Indeed, keep it in mind this week as you consider whether the national conventions have outlived their usefulness and are, at best, a scripted and sanitized infomercial for a ticket long since picked and picked over. Every TV pundit says so, which isn't surprising since, on TV, that's exactly what they are.

What's not on TV is the real convention, which is about ideas, people and networks--in other words, the stuff of a political party hoping to be a governing party.

These features apparently held no appeal for Erskine Bowles, the Democrats' U.S. Senate candidate in North Carolina, nor for Gov. Mike Easley, putative head of the state's Democratic party. They headed for the mountains and the coast, respectively, so as to avoid any photographic evidence that they'd ever been in Massachusetts or were associated with Kerry, its junior senator, or senior senator Ted Kennedy.

But for the three delegates we talked to late Monday night, after the opening session ended, people and ideas were the whole point of the exercise.

Nina Szlosberg of Raleigh was elected as a John Edwards delegate and will now vote happily on the floor for the Kerry-Edwards ticket. That's not why she wanted to be in Boston, however.

Szlosberg is president of the Conservation Council of N.C., an environmentalist who is also a Democratic activist. That's not always the easiest combination to pull off, especially in North Carolina, where pro-bidness Dems aren't necessarily so green. But Kerry is green. "His record in the Senate on environmental issues is excellent, and Edwards isn't far behind," she says.

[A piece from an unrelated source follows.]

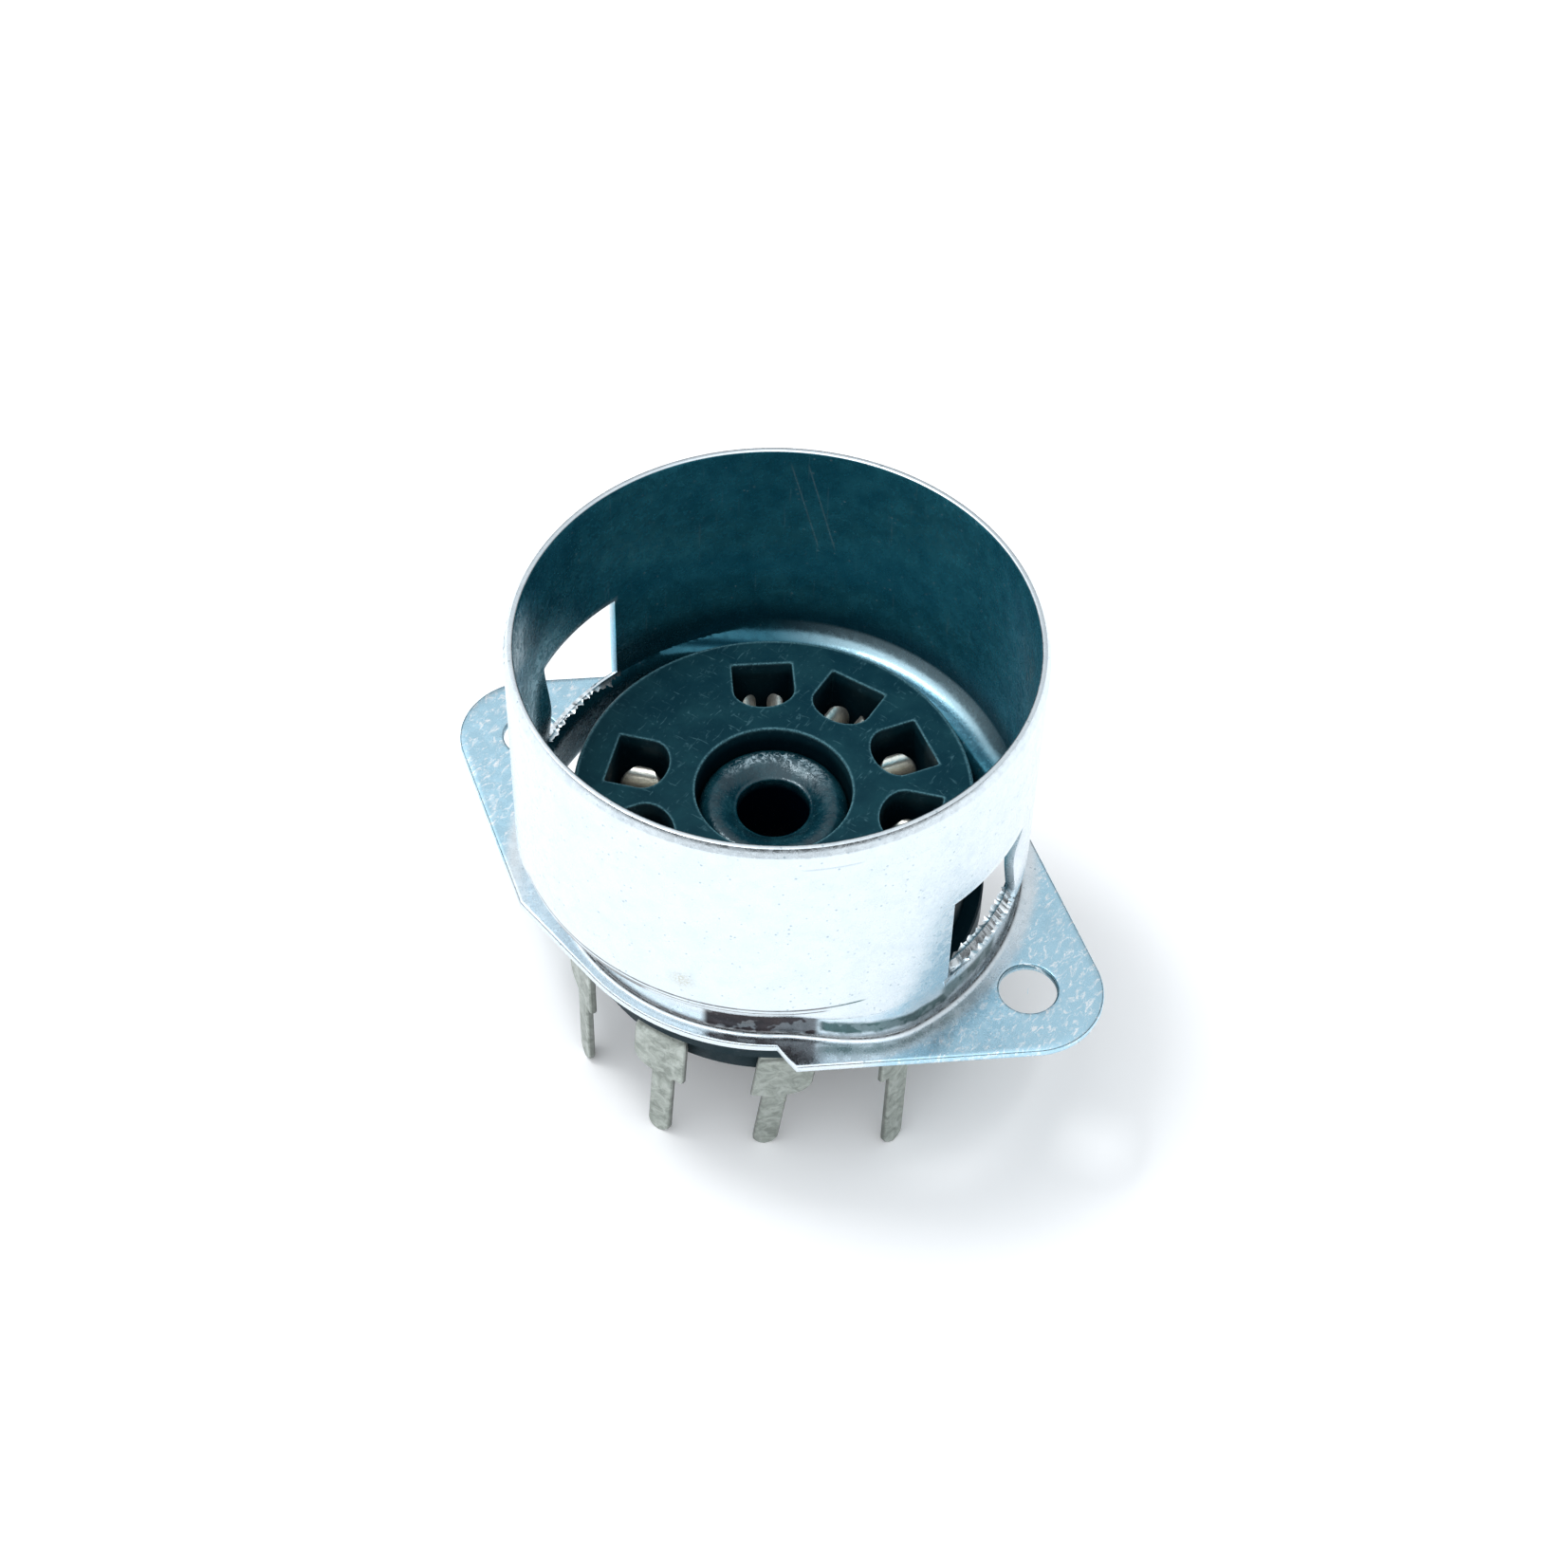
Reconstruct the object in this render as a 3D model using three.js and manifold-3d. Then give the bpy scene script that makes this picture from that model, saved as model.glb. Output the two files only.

So Szlosberg is in Boston to network with pro-environment folks from other states, and this state, for the purpose of helping Kerry-Edwards (and progressive candidates) win in the fall and follow through on their issues once they're in office. It's a tough job, but somebody has to do it. Along with state House Rep. Joe Hackney of Orange County and others, she worked a lunch served up by Boston's North End Italian restaurants in Paul Revere Plaza in honor of the party's state legislative candidates across the nation. Then she made her way to Beacon Hill, Boston's high-rent district, for a party boosting Environment 2004 and the Apollo Alliance, a policy initiative for sustainable-energy projects--and jobs--hatched by organized labor and environmentalists.

Is it worth the trip? "First of all," an ebullient Szlosberg says, "just being around so many people who are talking about the issues, and talking about the war and how that's gone wrong--it's very inspiring and energizing. And the whole city is talking, everywhere you go." And second? "There's just a whole lot of green stuff going on!" she laughs.

Tim Liszewski, a Raleigh writer, drove to Boston with Aimee Schmidt, a Cary software engineer-horticulturalist (yes, both), to vote for antiwar candidate Dennis Kucinich, who won the four delegates out the state's 107 that didn't go to either Edwards or Kerry. They're not sure they're going to get the chance.

Kucinich remained an active candidate, with his name to be put in nomination Wednesday night, until the eve of the convention, when he dropped out and endorsed Kerry. Liszewski and Schmidt are no great fans of the Kerry-Edwards ticket--since both men voted in the Senate to authorize the war--so they'd looked forward to casting symbolic votes for Kucinich before signing onto the unified party effort to oust President Bush and his Republican ilk.

On Monday, though, Liszewski said they were under "some pressure" to vote for Kerry, and it wasn't clear whether, if they didn't, their Kucinich votes would actually be announced during the roll-call by State Democratic Party Chair Barbara Allen. "There is a point," the soft-spoken Liszewski says, "of taking party unity a bit too far."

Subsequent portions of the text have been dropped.